> [PROBLEM DESCRIPTION]
Can you quote exactly the stretch of lines from the one with "in imported if" through the final line of the material, both ends included?

═════ AVAILABLE DATA ═════

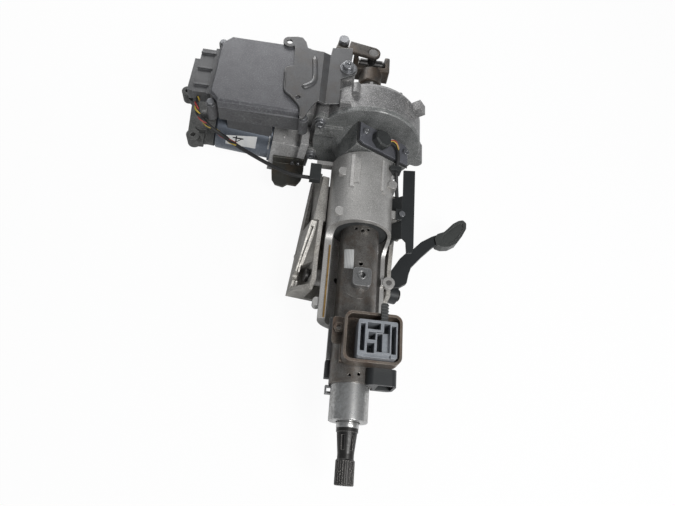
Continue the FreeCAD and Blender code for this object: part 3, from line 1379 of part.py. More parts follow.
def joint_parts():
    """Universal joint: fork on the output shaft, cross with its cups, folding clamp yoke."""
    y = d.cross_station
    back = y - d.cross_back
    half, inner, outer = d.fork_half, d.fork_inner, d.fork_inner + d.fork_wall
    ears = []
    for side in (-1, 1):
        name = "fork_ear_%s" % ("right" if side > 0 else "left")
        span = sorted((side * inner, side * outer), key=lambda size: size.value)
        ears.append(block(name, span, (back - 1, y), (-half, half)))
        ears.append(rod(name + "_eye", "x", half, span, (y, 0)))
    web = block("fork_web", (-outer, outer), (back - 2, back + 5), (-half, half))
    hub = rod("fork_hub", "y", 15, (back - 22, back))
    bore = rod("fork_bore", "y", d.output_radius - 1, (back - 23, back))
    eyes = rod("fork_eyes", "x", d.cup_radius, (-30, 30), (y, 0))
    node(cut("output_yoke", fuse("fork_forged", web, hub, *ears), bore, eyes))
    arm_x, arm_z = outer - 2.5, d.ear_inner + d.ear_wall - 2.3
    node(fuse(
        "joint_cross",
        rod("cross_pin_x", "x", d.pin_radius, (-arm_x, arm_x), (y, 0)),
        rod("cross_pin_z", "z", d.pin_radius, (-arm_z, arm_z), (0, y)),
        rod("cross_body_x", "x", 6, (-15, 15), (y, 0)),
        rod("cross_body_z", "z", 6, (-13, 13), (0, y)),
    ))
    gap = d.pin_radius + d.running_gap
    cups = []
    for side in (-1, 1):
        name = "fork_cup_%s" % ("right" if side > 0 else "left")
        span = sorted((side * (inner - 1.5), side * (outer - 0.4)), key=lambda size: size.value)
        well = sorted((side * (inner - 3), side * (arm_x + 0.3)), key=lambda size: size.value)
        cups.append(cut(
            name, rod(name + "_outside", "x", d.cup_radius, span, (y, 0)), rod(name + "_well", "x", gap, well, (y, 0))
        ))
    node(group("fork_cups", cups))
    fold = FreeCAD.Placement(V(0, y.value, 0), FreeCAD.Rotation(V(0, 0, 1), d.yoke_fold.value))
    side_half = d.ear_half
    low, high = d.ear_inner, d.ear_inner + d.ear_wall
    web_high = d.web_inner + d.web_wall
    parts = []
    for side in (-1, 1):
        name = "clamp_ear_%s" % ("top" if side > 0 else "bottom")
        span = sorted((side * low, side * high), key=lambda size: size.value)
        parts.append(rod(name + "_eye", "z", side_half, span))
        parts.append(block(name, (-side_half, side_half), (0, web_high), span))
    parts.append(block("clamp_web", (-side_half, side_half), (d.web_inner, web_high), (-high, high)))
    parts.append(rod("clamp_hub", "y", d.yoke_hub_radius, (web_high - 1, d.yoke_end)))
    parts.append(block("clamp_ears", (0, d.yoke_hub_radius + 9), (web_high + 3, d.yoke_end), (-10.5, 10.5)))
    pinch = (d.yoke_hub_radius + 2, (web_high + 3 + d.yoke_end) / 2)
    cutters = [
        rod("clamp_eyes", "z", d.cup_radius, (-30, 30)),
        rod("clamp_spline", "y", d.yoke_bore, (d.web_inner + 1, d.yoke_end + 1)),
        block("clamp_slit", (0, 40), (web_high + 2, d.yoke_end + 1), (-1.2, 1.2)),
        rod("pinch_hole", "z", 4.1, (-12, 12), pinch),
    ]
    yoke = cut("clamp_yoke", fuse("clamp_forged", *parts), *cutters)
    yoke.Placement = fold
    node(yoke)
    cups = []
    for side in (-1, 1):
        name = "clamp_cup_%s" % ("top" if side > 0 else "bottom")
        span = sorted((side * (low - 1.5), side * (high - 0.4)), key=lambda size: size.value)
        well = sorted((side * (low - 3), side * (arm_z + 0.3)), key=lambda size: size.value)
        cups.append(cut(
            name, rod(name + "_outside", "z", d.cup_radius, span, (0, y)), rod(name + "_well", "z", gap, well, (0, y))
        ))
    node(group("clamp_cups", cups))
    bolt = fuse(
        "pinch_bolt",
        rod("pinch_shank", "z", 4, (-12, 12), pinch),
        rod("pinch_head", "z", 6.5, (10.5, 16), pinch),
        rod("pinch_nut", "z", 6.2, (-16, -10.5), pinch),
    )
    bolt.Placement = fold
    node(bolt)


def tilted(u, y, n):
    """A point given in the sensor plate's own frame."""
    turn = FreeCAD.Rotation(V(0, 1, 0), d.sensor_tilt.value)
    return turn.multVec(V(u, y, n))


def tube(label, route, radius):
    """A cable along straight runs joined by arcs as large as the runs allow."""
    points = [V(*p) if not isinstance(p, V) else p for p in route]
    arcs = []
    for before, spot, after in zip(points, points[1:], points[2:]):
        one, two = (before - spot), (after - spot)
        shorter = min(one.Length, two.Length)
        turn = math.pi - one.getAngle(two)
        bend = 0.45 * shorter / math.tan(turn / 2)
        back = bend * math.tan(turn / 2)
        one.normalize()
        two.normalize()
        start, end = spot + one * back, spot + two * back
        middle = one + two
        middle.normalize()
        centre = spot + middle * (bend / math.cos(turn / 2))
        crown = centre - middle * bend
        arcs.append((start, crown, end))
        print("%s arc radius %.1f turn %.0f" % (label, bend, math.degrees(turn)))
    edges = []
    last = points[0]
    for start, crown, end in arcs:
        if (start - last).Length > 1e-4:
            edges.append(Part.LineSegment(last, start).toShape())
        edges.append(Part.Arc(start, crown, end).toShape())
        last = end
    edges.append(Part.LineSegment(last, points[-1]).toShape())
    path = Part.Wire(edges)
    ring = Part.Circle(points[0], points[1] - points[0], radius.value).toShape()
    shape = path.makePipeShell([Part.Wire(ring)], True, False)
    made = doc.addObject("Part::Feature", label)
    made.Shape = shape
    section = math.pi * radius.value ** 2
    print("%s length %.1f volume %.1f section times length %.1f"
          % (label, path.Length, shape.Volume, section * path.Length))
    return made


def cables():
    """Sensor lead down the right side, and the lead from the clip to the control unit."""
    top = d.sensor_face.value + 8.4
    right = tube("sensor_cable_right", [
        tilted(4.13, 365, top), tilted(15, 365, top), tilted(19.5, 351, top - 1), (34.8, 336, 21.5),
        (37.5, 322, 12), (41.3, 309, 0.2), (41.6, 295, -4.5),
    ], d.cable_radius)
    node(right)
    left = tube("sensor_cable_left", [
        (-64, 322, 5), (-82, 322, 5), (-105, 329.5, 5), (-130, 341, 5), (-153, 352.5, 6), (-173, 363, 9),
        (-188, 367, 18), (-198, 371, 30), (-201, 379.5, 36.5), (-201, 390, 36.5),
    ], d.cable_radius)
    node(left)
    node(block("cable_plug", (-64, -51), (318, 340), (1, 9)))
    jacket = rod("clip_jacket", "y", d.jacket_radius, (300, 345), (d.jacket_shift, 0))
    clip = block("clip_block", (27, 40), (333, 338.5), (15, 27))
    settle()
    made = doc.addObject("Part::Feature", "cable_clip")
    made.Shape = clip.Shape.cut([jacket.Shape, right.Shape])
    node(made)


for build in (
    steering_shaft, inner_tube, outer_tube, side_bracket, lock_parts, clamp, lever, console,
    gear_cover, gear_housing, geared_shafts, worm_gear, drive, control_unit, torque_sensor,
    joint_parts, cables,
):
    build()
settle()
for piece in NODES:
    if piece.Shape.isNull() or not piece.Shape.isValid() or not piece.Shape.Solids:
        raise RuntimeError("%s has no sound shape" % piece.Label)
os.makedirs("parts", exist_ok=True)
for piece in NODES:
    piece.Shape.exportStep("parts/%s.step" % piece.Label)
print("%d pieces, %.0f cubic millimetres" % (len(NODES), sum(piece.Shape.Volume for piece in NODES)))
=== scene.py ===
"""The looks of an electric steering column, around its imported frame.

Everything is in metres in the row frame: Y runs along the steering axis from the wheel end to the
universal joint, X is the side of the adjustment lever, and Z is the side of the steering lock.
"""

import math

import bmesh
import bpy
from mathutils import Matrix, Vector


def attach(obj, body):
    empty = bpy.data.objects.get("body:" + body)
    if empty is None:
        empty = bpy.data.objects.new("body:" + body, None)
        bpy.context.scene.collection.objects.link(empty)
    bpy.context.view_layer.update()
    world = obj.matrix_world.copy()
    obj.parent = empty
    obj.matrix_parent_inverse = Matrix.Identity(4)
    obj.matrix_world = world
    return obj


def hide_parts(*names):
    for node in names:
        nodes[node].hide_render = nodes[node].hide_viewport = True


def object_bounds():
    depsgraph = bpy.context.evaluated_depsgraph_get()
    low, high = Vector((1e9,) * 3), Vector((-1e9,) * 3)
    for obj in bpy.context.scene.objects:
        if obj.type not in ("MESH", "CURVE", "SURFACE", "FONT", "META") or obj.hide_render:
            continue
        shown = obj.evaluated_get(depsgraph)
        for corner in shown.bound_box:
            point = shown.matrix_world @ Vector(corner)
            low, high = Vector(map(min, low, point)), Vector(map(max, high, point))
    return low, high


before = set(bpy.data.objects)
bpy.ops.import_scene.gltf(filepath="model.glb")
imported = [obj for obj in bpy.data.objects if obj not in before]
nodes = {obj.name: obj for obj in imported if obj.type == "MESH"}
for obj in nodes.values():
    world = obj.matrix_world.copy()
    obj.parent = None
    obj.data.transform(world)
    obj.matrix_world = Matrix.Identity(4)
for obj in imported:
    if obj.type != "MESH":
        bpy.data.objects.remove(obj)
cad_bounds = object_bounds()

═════

> [TASK RESPONSE]
nodes = {obj.name: obj for obj in imported if obj.type == "MESH"}
for obj in nodes.values():
    world = obj.matrix_world.copy()
    obj.parent = None
    obj.data.transform(world)
    obj.matrix_world = Matrix.Identity(4)
for obj in imported:
    if obj.type != "MESH":
        bpy.data.objects.remove(obj)
cad_bounds = object_bounds()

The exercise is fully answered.